Any idea if this works the same or differently for Hidden apps specifically?

Normally no notifications are shown for hidden apps, and even if you unhide the apps, prior notifications which were sent do not reappear IIRC. I'm curious if notifications like that are still hitting the phone into the notifications database, or get silently dropped, or something else.


With notifications disabled APNS push notifications fail for the sending app backend. The device id is rendered invalid if push notifications are disabled at any point. Backends are supposed to handle this and quit sending messages.

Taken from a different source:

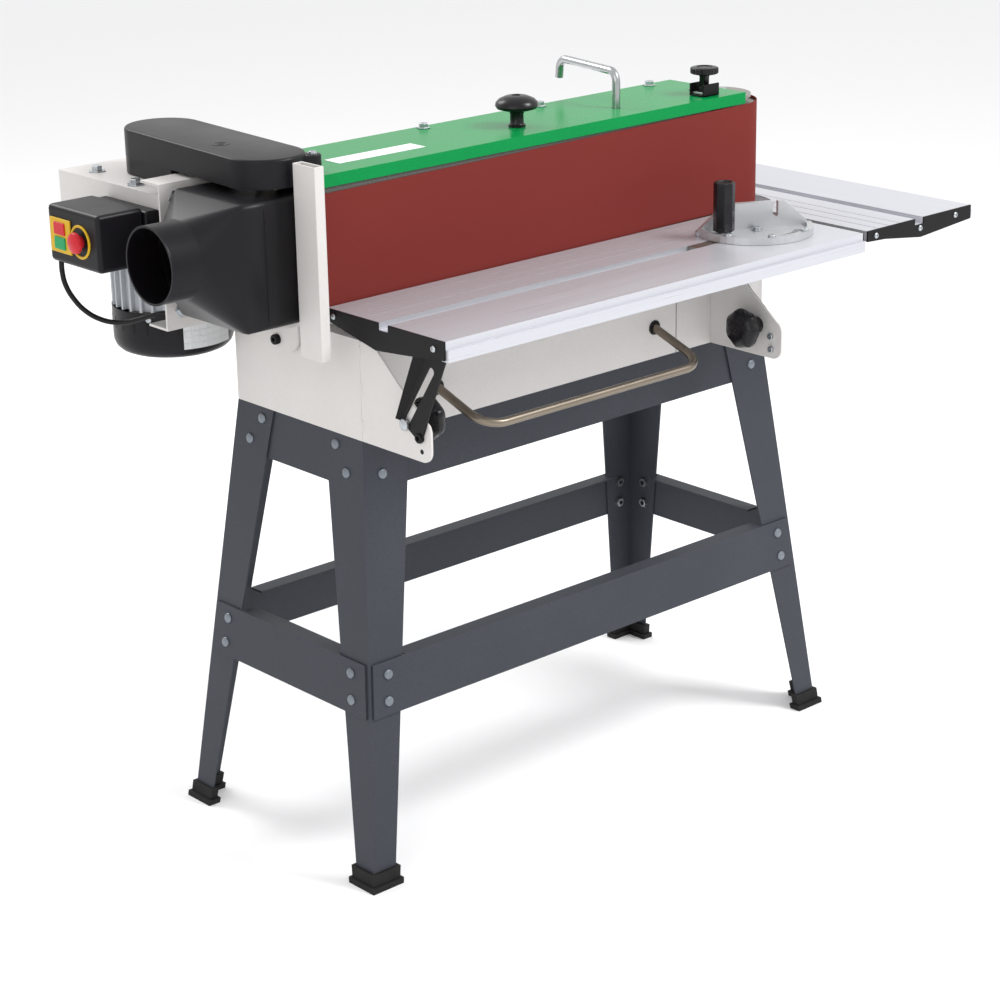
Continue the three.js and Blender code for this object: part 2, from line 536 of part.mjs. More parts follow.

Signal has this setting to tell the backend how much information to put into the push message. It can tell the backend to send a simple notification saying “new message” and not send information through APNS or enable it.

I am willing to bet Signal has a notification extension to handle edge cases where there is lag in settings to scrub the message metadata before it dings a screen alert.


yes, since apple doesn't control the content of the pushes it is sent by application backends. that can only be controlled within each app

Signal should switch the default to being less verbose.

No it shouldn't. That makes the UX much worse, just to guard against the 0.00001% case where the FBI seizes your iPhone.

They should also signal your counterparty's security posture.

Basically, give you a heads up that the other side has settings that make the system less secure.


I'd prefer the receiving end looks at sender's metadata on the message, and uses that to determine where the line is between recipient-convenience and betrayal.

I suppose you could do both, but "Hey I've got something extra important to send you, but it says need to change your settings first please hurry" seems worse than "sometimes I don't get full notifications on my watch, weird."


The default should be "No name or content".

Name only strikes me as a fairer compromise between security and usability.

I thought name-only was the default.

> I thought name-only was the default

At least for me, it was name and content.


I may be misremembering, or it may have changed; I've been using Signal from the early days.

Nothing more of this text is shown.